We also frequently co-create and co-fund initiatives with other organizations, working collaboratively to pool resources and leverage our diverse strengths to achieve a greater impact than any of us could working alone. For example, we work closely with Gavi, The Vaccine Alliance, providing funding for research and innovation that supports vaccine delivery to low-and middle-income countries. Our alliance with Gavi also enables us to complement and support the Global Polio Eradication Initiative’s work on strengthening routine immunization against polio in Gavi-supported countries.

Capital: Is your foundation doing anything to help mitigate the impact of the conflict in Northern Ethiopia?

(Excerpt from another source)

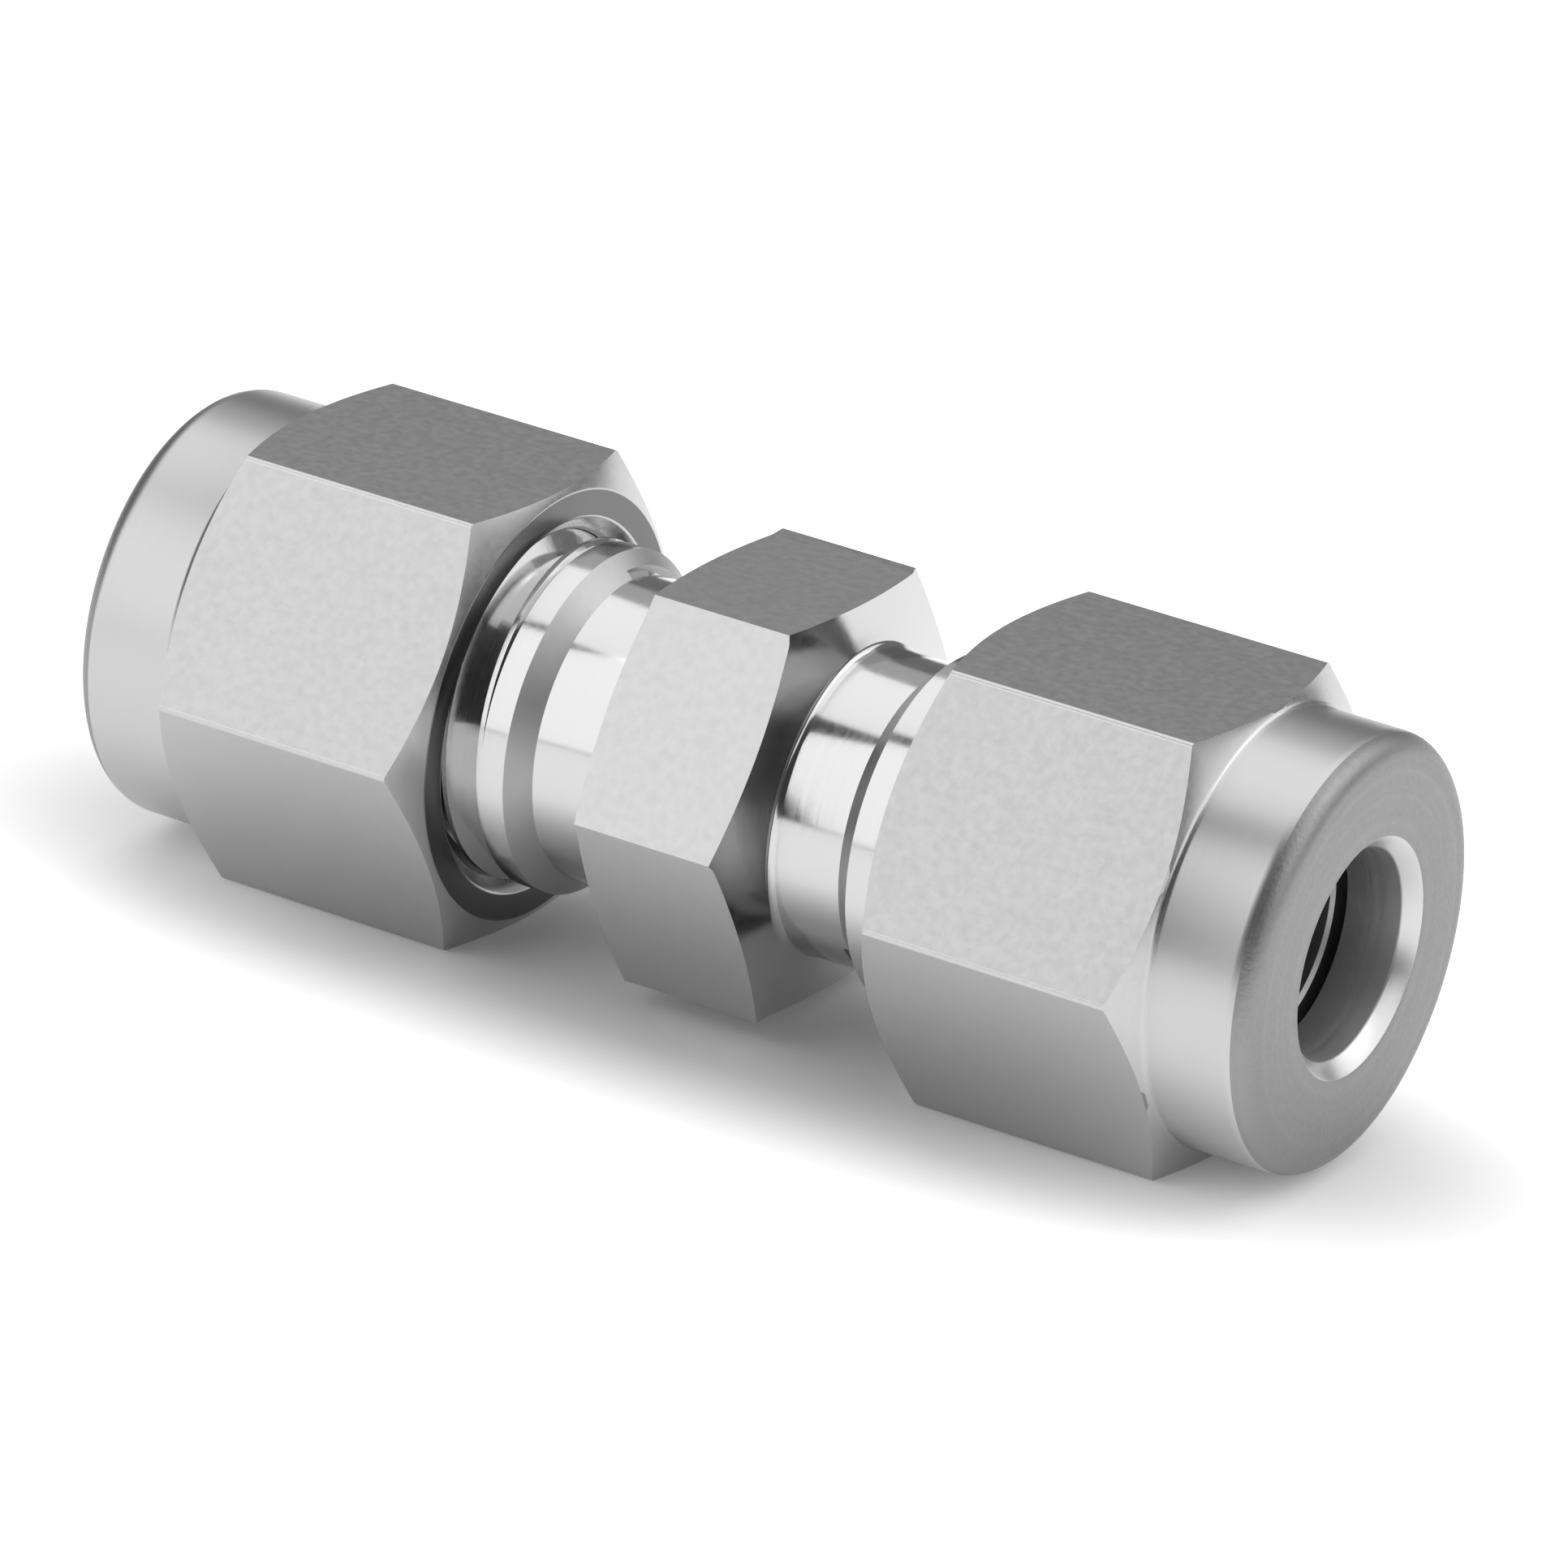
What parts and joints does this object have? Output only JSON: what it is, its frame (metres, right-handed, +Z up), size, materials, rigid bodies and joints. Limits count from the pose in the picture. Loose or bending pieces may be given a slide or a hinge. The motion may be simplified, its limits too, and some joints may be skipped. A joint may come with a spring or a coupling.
{
  "type": "tube union",
  "caption": "Compression tube union: a hexagon body with a threaded nut and gripping ferrules at each end, for joining tubes in line.",
  "frame": {"origin": "on the axis of the tubes, midway between the ends of the body's hexagon", "axes": "+X along the tube axis towards the right-hand nut, +Z up, square to the nut flats it lies on"},
  "size_m": [0.042, 0.0164, 0.0142],
  "materials": {
    "body_steel": "turned and polished neck, satin hexagon",
    "nut_steel": "satin flats, fine turned nose face",
    "ferrule_steel": "turned"
  },
  "bodies": {
    "body": {"union_body": "body_steel"},
    "right_ferrule_set": {"right_front_ferrule": "ferrule_steel", "right_back_ferrule": "ferrule_steel"},
    "right_nut": {"right_nut": "nut_steel"},
    "left_ferrule_set": {"left_front_ferrule": "ferrule_steel", "left_back_ferrule": "ferrule_steel"},
    "left_nut": {"left_nut": "nut_steel"}
  },
  "joints": [
    {"name": "right_ferrules_slide", "type": "slide", "parent": "body", "child": "right_ferrule_set", "axis": [1, 0, 0], "range_m": [-0.00031, 0.00414]},
    {"name": "right_nut_turn", "type": "hinge", "parent": "right_ferrule_set", "child": "right_nut", "pos_m": [0.0125, 0, 0], "axis": [1, 0, 0], "range_deg": [-86.4, 1173.6]},
    {"name": "left_ferrules_slide", "type": "slide", "parent": "body", "child": "left_ferrule_set", "axis": [-1, 0, 0], "range_m": [-0.00072, 0.00372]},
    {"name": "left_nut_turn", "type": "hinge", "parent": "left_ferrule_set", "child": "left_nut", "pos_m": [-0.0125, 0, 0], "axis": [-1, 0, 0], "range_deg": [-205.2, 1054.8]}
  ],
  "couplings": [
    {"joint": "right_ferrules_slide", "follows": "right_nut_turn", "m_per_rad": 0.00020213},
    {"joint": "left_ferrules_slide", "follows": "left_nut_turn", "m_per_rad": 0.00020213}
  ]
}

Mark Suzman: Our thoughts are with everyone affected by the conflict. We understand that armed conflict of any nature can have a humanitarian impact on the most vulnerable communities. In just the past few years, the country has experienced COVID, drought, floods, a locust outbreak, a major conflict, and displacement of people. Taken together, these shocks have disrupted so many of Ethiopia’s hard-won gains.

We continue to work collaboratively with the Ethiopian government to improve health and economic development outcomes across the country and hope that individuals impacted by political instability and armed conflict can find peaceful solutions to these issues, as they are critical for the overall well-being of their citizens.